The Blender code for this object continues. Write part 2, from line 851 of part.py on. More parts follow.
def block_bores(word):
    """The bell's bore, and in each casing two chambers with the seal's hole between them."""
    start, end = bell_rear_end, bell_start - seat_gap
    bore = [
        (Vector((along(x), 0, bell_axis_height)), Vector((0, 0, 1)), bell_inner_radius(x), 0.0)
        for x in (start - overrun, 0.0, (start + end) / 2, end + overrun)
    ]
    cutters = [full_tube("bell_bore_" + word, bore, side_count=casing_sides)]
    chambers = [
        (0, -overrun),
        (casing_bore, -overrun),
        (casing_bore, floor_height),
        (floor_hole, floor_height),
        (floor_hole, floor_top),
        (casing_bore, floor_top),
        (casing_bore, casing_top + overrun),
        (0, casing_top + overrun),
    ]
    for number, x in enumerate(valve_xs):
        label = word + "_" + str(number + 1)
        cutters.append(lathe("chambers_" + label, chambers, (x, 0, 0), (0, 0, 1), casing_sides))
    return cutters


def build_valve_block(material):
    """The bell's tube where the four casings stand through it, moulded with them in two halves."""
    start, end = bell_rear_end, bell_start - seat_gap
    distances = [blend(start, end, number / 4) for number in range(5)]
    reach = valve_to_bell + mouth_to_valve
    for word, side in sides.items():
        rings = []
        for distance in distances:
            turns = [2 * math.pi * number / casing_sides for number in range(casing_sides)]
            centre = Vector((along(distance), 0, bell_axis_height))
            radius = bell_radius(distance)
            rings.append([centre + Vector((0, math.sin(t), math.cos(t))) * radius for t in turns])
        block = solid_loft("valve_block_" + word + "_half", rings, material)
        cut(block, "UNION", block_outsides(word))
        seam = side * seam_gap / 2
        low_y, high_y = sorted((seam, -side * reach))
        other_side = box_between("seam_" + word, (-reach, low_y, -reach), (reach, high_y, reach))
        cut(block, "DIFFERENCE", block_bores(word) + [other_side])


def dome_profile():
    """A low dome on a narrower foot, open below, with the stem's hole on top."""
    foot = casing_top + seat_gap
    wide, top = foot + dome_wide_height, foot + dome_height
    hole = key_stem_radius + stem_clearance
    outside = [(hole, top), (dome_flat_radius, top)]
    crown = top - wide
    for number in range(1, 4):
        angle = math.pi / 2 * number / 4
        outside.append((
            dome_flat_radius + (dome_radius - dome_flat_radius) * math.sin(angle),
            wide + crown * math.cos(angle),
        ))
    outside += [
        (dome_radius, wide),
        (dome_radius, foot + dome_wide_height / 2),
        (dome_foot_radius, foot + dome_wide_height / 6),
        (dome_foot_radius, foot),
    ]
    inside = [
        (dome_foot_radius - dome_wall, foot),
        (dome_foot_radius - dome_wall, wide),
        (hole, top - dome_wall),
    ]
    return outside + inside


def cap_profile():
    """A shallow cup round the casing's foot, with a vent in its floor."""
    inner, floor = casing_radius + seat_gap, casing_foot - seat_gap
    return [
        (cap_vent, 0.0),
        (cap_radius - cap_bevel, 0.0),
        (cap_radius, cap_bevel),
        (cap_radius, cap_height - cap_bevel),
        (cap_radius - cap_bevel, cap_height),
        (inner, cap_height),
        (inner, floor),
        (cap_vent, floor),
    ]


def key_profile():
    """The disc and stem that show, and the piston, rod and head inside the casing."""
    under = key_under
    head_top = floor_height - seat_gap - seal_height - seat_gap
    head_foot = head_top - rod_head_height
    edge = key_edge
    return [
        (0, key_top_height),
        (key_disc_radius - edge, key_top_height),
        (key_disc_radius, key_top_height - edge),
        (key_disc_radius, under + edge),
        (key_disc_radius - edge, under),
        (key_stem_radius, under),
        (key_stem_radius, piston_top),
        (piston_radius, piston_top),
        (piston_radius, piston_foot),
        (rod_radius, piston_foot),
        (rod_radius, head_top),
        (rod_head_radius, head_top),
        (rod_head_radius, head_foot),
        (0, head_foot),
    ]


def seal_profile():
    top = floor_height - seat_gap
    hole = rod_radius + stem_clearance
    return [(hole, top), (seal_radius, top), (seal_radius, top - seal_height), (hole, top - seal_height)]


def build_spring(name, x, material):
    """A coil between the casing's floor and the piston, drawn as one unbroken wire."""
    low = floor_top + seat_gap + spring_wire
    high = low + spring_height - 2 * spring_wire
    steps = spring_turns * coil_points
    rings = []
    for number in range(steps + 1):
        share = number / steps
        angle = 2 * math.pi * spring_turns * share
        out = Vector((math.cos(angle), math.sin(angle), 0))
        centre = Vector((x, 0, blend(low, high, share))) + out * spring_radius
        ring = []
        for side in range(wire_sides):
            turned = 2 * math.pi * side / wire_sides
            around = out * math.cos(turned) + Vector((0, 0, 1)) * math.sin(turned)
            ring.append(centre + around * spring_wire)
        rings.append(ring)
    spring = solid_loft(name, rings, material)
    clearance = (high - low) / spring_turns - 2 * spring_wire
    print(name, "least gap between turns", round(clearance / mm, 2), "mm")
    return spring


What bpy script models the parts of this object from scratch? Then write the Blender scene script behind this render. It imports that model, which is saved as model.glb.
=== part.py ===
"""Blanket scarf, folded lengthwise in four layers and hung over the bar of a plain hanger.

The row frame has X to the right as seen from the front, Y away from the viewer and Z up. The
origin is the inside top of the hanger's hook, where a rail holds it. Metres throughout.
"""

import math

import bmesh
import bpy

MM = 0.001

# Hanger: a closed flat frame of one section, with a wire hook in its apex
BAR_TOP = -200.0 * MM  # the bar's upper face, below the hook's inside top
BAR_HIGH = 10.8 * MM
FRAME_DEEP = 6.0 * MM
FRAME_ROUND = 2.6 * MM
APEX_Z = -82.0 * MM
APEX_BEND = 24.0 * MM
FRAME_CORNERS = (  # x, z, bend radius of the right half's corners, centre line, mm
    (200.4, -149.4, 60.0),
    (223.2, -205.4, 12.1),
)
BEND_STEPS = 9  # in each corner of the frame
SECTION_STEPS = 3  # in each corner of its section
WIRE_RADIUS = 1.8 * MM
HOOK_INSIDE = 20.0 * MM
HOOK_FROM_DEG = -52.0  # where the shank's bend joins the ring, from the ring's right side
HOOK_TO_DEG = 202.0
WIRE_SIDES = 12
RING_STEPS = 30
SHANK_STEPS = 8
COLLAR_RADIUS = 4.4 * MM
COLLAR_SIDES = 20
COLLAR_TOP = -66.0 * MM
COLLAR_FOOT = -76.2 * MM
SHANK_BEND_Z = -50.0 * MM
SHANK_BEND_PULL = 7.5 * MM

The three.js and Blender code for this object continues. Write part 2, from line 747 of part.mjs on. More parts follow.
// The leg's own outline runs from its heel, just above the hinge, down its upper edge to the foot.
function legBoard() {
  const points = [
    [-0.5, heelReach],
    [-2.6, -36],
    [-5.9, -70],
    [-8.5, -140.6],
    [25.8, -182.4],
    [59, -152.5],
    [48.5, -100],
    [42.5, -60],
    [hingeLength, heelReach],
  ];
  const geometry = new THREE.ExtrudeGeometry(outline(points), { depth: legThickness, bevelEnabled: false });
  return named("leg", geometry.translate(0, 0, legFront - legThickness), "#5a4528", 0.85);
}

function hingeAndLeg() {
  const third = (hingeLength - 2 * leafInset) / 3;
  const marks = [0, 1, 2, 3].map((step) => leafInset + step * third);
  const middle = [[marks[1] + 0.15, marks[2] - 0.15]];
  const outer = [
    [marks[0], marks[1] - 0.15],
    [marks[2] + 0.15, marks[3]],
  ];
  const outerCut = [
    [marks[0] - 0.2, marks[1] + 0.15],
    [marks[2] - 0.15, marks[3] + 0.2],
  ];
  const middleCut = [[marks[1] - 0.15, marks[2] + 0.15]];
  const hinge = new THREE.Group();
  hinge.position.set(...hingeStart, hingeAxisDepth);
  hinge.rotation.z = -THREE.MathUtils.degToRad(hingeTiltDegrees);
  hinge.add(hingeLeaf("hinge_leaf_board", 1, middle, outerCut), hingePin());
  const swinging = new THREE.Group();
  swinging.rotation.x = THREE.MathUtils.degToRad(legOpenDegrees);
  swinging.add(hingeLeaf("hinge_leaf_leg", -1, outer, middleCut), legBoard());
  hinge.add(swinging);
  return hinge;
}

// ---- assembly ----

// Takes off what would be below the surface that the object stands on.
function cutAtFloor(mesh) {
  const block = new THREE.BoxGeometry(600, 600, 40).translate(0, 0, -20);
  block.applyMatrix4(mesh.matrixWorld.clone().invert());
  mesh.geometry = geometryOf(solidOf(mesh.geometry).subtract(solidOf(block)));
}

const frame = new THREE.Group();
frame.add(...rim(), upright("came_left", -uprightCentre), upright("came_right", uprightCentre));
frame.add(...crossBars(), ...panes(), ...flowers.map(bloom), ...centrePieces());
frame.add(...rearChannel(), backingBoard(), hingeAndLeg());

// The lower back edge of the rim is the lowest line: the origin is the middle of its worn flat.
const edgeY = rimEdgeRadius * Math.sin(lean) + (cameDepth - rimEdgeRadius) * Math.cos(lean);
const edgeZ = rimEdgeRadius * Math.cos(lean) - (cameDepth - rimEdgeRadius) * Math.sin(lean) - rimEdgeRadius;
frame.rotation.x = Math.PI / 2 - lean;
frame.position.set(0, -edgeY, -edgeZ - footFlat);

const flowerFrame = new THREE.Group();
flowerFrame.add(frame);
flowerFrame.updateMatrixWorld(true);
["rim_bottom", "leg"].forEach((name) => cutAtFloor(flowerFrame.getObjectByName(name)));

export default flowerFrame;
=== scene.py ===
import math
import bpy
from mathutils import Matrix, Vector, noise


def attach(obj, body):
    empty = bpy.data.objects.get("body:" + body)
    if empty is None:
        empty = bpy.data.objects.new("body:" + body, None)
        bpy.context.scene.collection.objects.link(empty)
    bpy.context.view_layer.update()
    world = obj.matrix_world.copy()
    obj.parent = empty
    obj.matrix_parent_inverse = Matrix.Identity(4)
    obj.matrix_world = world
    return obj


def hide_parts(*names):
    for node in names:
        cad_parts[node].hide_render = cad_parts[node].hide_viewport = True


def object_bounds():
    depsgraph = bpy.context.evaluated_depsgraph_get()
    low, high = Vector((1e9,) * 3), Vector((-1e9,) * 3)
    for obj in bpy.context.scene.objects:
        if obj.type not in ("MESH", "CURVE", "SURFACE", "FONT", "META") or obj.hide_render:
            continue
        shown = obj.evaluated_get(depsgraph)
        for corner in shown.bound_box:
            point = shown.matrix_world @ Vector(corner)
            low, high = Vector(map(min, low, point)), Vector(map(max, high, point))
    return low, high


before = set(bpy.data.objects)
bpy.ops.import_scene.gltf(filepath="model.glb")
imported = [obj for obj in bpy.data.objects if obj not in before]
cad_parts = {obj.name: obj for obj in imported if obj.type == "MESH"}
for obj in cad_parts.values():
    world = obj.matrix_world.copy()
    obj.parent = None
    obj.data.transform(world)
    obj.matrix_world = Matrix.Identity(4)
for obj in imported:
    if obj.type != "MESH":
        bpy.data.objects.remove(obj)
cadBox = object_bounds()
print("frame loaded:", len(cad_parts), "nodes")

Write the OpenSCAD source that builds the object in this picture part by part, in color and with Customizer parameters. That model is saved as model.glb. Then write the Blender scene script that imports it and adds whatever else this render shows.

┄┄┄┄┄┄┄┄┄┄

Objective: Each line from the line containing "its worn flat." through the line containing "imported = [obj" is to be transcribed exactly, and no other line.

Response:
// The lower back edge of the rim is the lowest line: the origin is the middle of its worn flat.
const edgeY = rimEdgeRadius * Math.sin(lean) + (cameDepth - rimEdgeRadius) * Math.cos(lean);
const edgeZ = rimEdgeRadius * Math.cos(lean) - (cameDepth - rimEdgeRadius) * Math.sin(lean) - rimEdgeRadius;
frame.rotation.x = Math.PI / 2 - lean;
frame.position.set(0, -edgeY, -edgeZ - footFlat);

const flowerFrame = new THREE.Group();
flowerFrame.add(frame);
flowerFrame.updateMatrixWorld(true);
["rim_bottom", "leg"].forEach((name) => cutAtFloor(flowerFrame.getObjectByName(name)));

export default flowerFrame;
=== scene.py ===
import math
import bpy
from mathutils import Matrix, Vector, noise


def attach(obj, body):
    empty = bpy.data.objects.get("body:" + body)
    if empty is None:
        empty = bpy.data.objects.new("body:" + body, None)
        bpy.context.scene.collection.objects.link(empty)
    bpy.context.view_layer.update()
    world = obj.matrix_world.copy()
    obj.parent = empty
    obj.matrix_parent_inverse = Matrix.Identity(4)
    obj.matrix_world = world
    return obj


def hide_parts(*names):
    for node in names:
        cad_parts[node].hide_render = cad_parts[node].hide_viewport = True


def object_bounds():
    depsgraph = bpy.context.evaluated_depsgraph_get()
    low, high = Vector((1e9,) * 3), Vector((-1e9,) * 3)
    for obj in bpy.context.scene.objects:
        if obj.type not in ("MESH", "CURVE", "SURFACE", "FONT", "META") or obj.hide_render:
            continue
        shown = obj.evaluated_get(depsgraph)
        for corner in shown.bound_box:
            point = shown.matrix_world @ Vector(corner)
            low, high = Vector(map(min, low, point)), Vector(map(max, high, point))
    return low, high


before = set(bpy.data.objects)
bpy.ops.import_scene.gltf(filepath="model.glb")
imported = [obj for obj in bpy.data.objects if obj not in before]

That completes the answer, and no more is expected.